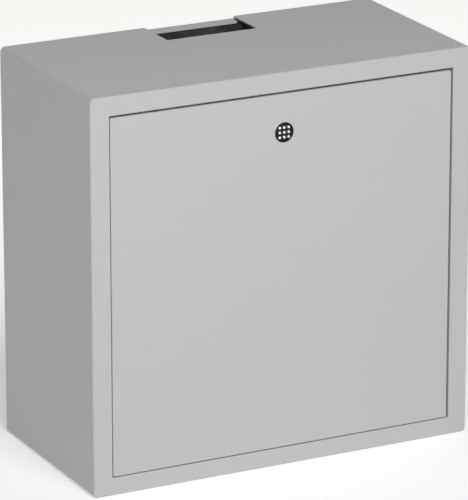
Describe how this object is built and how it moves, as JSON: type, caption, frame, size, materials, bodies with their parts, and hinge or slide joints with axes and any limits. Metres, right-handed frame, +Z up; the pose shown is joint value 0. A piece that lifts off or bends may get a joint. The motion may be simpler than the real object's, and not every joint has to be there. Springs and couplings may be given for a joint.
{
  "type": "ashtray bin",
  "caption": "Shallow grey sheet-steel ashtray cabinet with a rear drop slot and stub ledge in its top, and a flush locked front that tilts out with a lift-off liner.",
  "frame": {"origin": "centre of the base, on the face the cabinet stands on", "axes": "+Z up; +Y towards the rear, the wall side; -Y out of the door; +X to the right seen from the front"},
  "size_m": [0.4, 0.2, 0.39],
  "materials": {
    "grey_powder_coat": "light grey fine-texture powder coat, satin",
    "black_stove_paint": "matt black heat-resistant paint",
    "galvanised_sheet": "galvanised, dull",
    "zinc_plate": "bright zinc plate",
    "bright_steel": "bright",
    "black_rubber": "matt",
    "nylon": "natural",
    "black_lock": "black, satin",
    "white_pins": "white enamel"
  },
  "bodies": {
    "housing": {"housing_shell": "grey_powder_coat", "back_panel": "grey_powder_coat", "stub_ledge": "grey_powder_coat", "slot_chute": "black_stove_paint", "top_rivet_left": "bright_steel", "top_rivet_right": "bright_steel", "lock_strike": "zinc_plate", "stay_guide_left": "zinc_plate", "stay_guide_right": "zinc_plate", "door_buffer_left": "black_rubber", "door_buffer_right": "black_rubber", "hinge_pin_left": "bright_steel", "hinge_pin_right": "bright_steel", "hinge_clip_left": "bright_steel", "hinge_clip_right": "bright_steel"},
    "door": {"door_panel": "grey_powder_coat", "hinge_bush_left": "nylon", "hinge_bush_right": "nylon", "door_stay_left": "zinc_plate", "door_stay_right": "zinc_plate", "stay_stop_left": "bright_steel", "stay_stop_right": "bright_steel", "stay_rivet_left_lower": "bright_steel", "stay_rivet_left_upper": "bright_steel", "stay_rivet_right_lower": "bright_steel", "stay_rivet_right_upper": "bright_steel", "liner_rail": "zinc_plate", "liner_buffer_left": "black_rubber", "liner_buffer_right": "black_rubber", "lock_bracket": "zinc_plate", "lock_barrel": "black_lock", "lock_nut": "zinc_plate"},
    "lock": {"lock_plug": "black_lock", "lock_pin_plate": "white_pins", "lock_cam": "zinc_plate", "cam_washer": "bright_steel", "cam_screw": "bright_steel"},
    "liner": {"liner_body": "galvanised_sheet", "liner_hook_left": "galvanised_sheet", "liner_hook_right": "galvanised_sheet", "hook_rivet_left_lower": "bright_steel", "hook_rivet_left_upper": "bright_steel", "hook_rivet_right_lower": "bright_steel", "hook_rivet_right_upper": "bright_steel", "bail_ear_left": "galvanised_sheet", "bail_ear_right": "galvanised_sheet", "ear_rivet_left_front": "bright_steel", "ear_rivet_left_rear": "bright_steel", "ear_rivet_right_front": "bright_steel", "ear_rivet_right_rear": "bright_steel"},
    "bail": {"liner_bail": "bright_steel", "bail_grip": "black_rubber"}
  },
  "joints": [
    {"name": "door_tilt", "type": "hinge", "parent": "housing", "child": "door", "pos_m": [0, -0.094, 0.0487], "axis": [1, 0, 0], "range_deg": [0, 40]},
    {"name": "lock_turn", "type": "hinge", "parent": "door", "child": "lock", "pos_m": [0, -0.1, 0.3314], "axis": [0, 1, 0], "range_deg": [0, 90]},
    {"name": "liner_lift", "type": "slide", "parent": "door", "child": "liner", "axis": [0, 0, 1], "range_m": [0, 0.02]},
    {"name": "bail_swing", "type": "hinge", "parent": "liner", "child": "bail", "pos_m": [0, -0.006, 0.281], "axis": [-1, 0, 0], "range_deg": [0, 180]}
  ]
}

## TO DO
Go through the listing above and restate it word for word.

## SOLUTION FOR THIS TASK
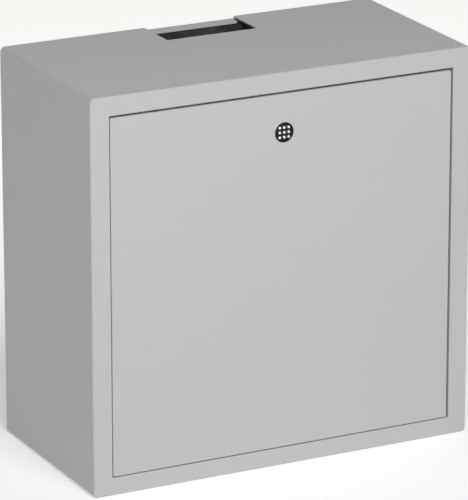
Describe how this object is built and how it moves, as JSON: type, caption, frame, size, materials, bodies with their parts, and hinge or slide joints with axes and any limits. Metres, right-handed frame, +Z up; the pose shown is joint value 0. A piece that lifts off or bends may get a joint. The motion may be simpler than the real object's, and not every joint has to be there. Springs and couplings may be given for a joint.
{
  "type": "ashtray bin",
  "caption": "Shallow grey sheet-steel ashtray cabinet with a rear drop slot and stub ledge in its top, and a flush locked front that tilts out with a lift-off liner.",
  "frame": {"origin": "centre of the base, on the face the cabinet stands on", "axes": "+Z up; +Y towards the rear, the wall side; -Y out of the door; +X to the right seen from the front"},
  "size_m": [0.4, 0.2, 0.39],
  "materials": {
    "grey_powder_coat": "light grey fine-texture powder coat, satin",
    "black_stove_paint": "matt black heat-resistant paint",
    "galvanised_sheet": "galvanised, dull",
    "zinc_plate": "bright zinc plate",
    "bright_steel": "bright",
    "black_rubber": "matt",
    "nylon": "natural",
    "black_lock": "black, satin",
    "white_pins": "white enamel"
  },
  "bodies": {
    "housing": {"housing_shell": "grey_powder_coat", "back_panel": "grey_powder_coat", "stub_ledge": "grey_powder_coat", "slot_chute": "black_stove_paint", "top_rivet_left": "bright_steel", "top_rivet_right": "bright_steel", "lock_strike": "zinc_plate", "stay_guide_left": "zinc_plate", "stay_guide_right": "zinc_plate", "door_buffer_left": "black_rubber", "door_buffer_right": "black_rubber", "hinge_pin_left": "bright_steel", "hinge_pin_right": "bright_steel", "hinge_clip_left": "bright_steel", "hinge_clip_right": "bright_steel"},
    "door": {"door_panel": "grey_powder_coat", "hinge_bush_left": "nylon", "hinge_bush_right": "nylon", "door_stay_left": "zinc_plate", "door_stay_right": "zinc_plate", "stay_stop_left": "bright_steel", "stay_stop_right": "bright_steel", "stay_rivet_left_lower": "bright_steel", "stay_rivet_left_upper": "bright_steel", "stay_rivet_right_lower": "bright_steel", "stay_rivet_right_upper": "bright_steel", "liner_rail": "zinc_plate", "liner_buffer_left": "black_rubber", "liner_buffer_right": "black_rubber", "lock_bracket": "zinc_plate", "lock_barrel": "black_lock", "lock_nut": "zinc_plate"},
    "lock": {"lock_plug": "black_lock", "lock_pin_plate": "white_pins", "lock_cam": "zinc_plate", "cam_washer": "bright_steel", "cam_screw": "bright_steel"},
    "liner": {"liner_body": "galvanised_sheet", "liner_hook_left": "galvanised_sheet", "liner_hook_right": "galvanised_sheet", "hook_rivet_left_lower": "bright_steel", "hook_rivet_left_upper": "bright_steel", "hook_rivet_right_lower": "bright_steel", "hook_rivet_right_upper": "bright_steel", "bail_ear_left": "galvanised_sheet", "bail_ear_right": "galvanised_sheet", "ear_rivet_left_front": "bright_steel", "ear_rivet_left_rear": "bright_steel", "ear_rivet_right_front": "bright_steel", "ear_rivet_right_rear": "bright_steel"},
    "bail": {"liner_bail": "bright_steel", "bail_grip": "black_rubber"}
  },
  "joints": [
    {"name": "door_tilt", "type": "hinge", "parent": "housing", "child": "door", "pos_m": [0, -0.094, 0.0487], "axis": [1, 0, 0], "range_deg": [0, 40]},
    {"name": "lock_turn", "type": "hinge", "parent": "door", "child": "lock", "pos_m": [0, -0.1, 0.3314], "axis": [0, 1, 0], "range_deg": [0, 90]},
    {"name": "liner_lift", "type": "slide", "parent": "door", "child": "liner", "axis": [0, 0, 1], "range_m": [0, 0.02]},
    {"name": "bail_swing", "type": "hinge", "parent": "liner", "child": "bail", "pos_m": [0, -0.006, 0.281], "axis": [-1, 0, 0], "range_deg": [0, 180]}
  ]
}